— START Entries supplied —

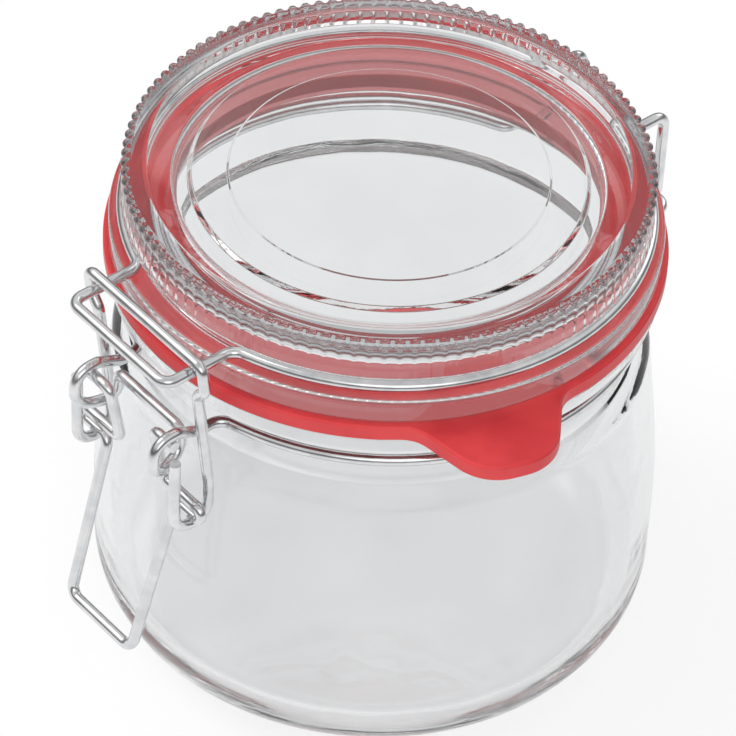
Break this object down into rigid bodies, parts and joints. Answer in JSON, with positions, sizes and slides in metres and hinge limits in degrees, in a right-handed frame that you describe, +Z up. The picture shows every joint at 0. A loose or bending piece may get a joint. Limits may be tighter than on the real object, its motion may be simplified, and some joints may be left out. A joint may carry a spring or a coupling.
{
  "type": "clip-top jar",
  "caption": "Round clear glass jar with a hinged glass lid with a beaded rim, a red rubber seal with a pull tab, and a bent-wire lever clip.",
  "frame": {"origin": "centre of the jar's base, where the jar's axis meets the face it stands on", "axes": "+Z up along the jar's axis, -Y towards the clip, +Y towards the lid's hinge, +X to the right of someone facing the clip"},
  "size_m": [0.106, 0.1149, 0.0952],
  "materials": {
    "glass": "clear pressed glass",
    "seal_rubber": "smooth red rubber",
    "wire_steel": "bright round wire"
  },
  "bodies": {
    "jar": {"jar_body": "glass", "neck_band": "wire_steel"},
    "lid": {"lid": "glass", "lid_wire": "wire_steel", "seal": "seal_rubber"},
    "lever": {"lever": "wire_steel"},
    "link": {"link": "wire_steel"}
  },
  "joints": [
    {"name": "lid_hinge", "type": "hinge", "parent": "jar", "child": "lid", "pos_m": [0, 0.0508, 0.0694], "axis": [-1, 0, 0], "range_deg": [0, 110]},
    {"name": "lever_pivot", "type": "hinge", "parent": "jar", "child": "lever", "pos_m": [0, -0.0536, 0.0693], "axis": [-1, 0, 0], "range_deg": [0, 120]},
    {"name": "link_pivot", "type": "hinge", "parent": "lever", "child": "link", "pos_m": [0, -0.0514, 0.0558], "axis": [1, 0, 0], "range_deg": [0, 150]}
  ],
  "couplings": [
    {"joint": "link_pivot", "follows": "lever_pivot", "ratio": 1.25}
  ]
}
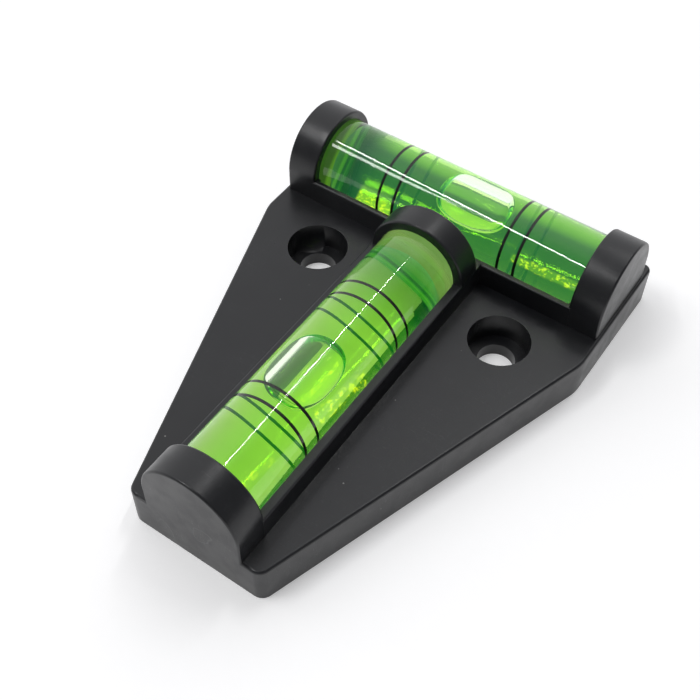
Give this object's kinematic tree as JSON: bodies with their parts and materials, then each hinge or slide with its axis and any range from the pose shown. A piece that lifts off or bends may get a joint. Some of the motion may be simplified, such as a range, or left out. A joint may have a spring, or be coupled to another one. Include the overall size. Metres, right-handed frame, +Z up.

— END Entries supplied —

• To do
Filter the records down to the lines that contain the string "handed", and copy those lines.

• Correct answer
Break this object down into rigid bodies, parts and joints. Answer in JSON, with positions, sizes and slides in metres and hinge limits in degrees, in a right-handed frame that you describe, +Z up. The picture shows every joint at 0. A loose or bending piece may get a joint. Limits may be tighter than on the real object, its motion may be simplified, and some joints may be left out. A joint may carry a spring or a coupling.
Give this object's kinematic tree as JSON: bodies with their parts and materials, then each hinge or slide with its axis and any range from the pose shown. A piece that lifts off or bends may get a joint. Some of the motion may be simplified, such as a range, or left out. A joint may have a spring, or be coupled to another one. Include the overall size. Metres, right-handed frame, +Z up.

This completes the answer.